A noter également l’espace envahi du fou à la fin du film, alors que la révolte gronde. Pourquoi ce délire, cette fois-ci un vrai délire, verbal qui ne peut s’expliquer que par le désir égotiste pour satisfaire un narcissisme exacerbé du réalisateur ? Que dire d’un film qui a provoqué en Algérie des avis contradictoires et qui a été sereinement reçu en France ? Je dis sereinement, car le langage entendu, les images vues ne dérangent pas, ne remuent pas trop le Français, l’Européen. Ces images construites permettent d’enfouir une question que l’on ne veut pas aborder réellement de ce côté-ci de la Méditerranée. Ne pas faire l’unanimité dans le pays (ici en Algérie) n’est pas une lacune (bien au contraire, lutte des classes oblige !), mais faire l’unanimité chez les anciens colonisateurs devient louche. Cela signifie que l’on s’est trompé de destinataire.

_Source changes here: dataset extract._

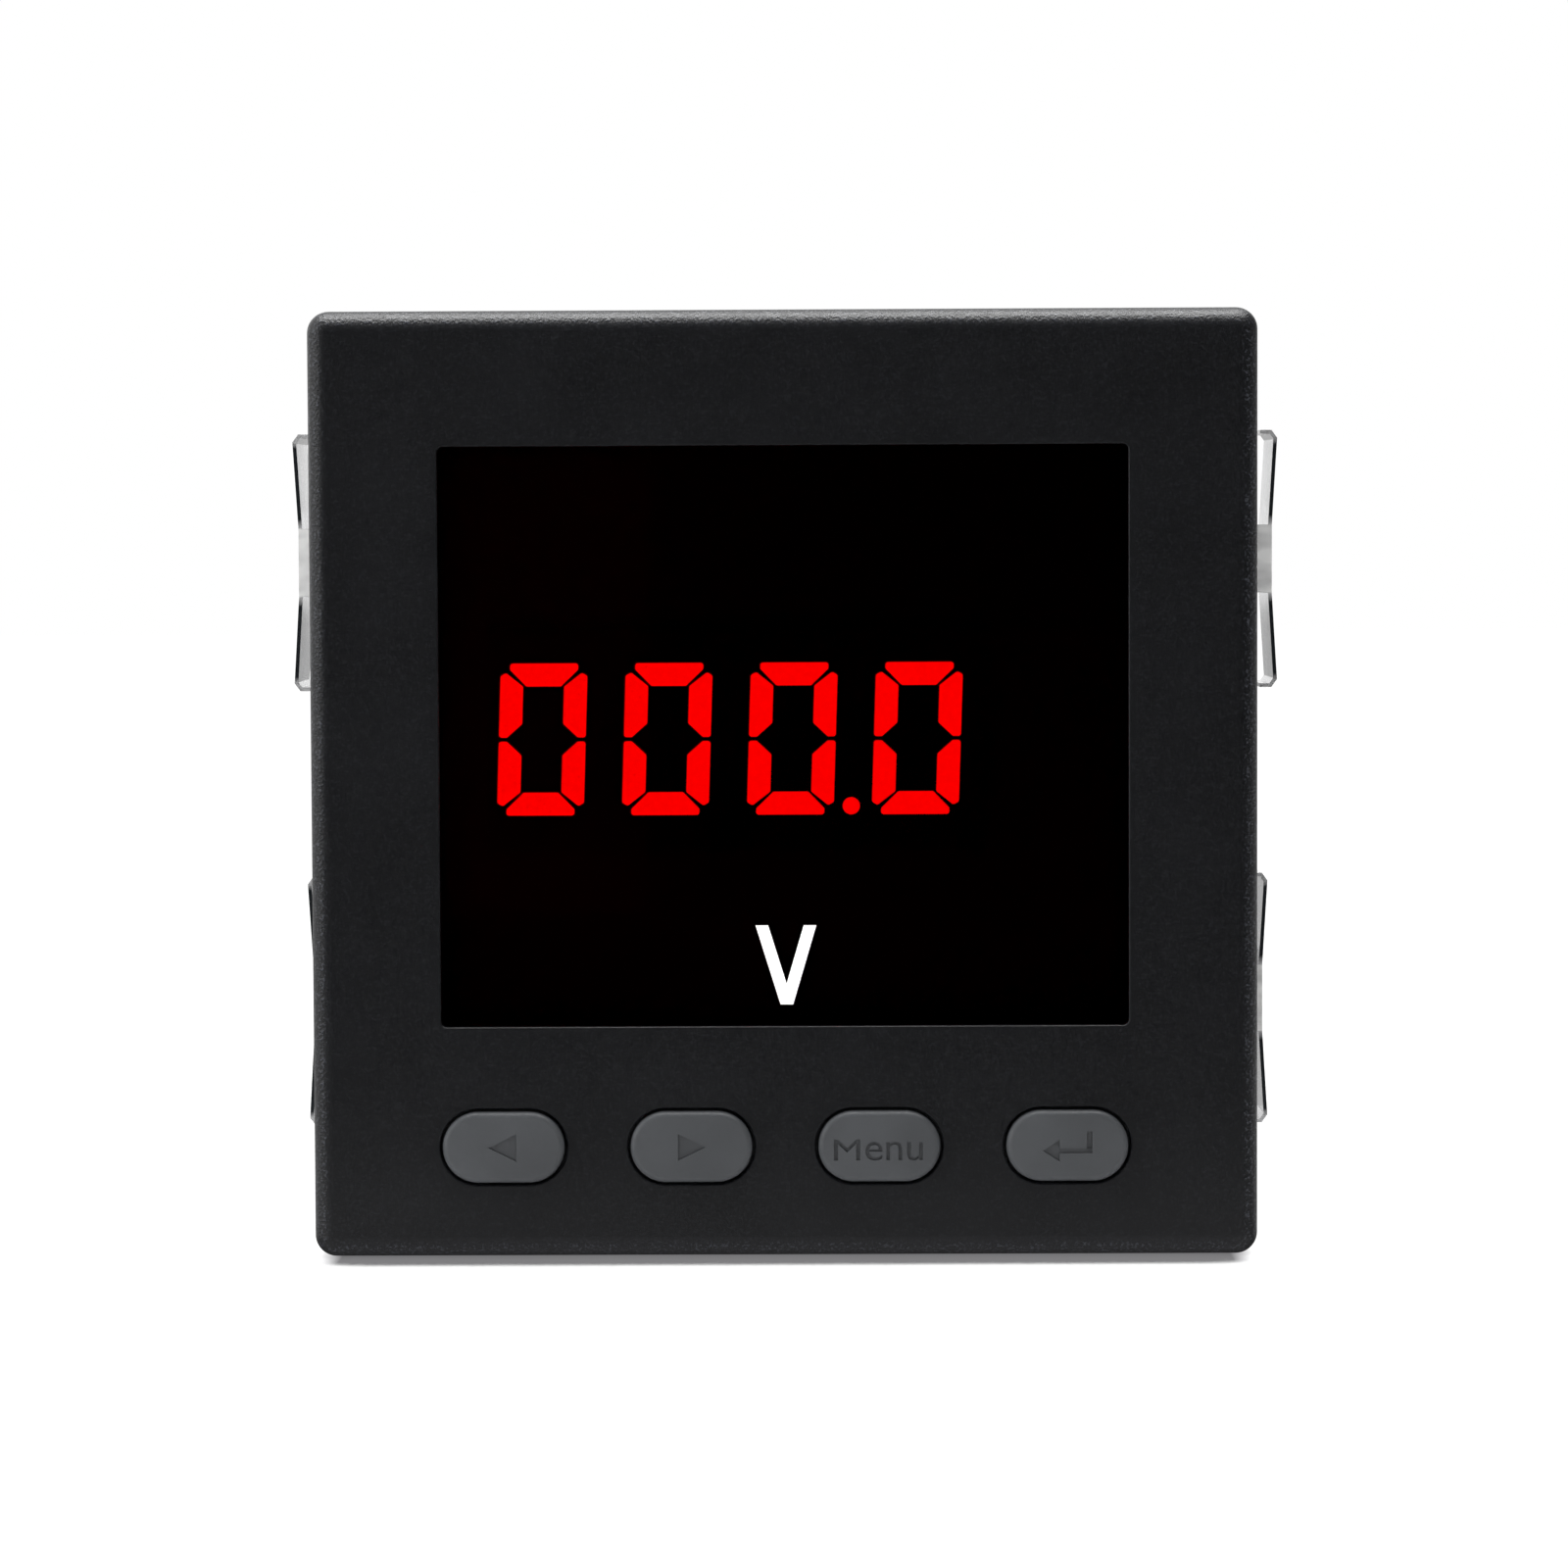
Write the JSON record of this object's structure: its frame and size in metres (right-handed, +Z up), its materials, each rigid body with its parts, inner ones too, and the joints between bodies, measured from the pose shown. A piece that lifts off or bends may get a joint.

Et se tromper ou faire semblant de se tromper est une erreur grossière, quand bien même le film ne serait pas réactionnaire.
A. A.
(Cinéaste)
N.-B. : La seconde partie de l’article, le regard des Algériens à travers le beau film du regretté Slim Riyad Le Vent du Sud tiré du roman d’Abdelhamid Benhedouga.
1- Le métier de comédien est précaire partout dans le monde car, avant d’être connus, les comédiens font des petits boulots en attendant que leur talent soit remarqué au théâtre ou au cinéma dans de petits rôles où explose leur talent.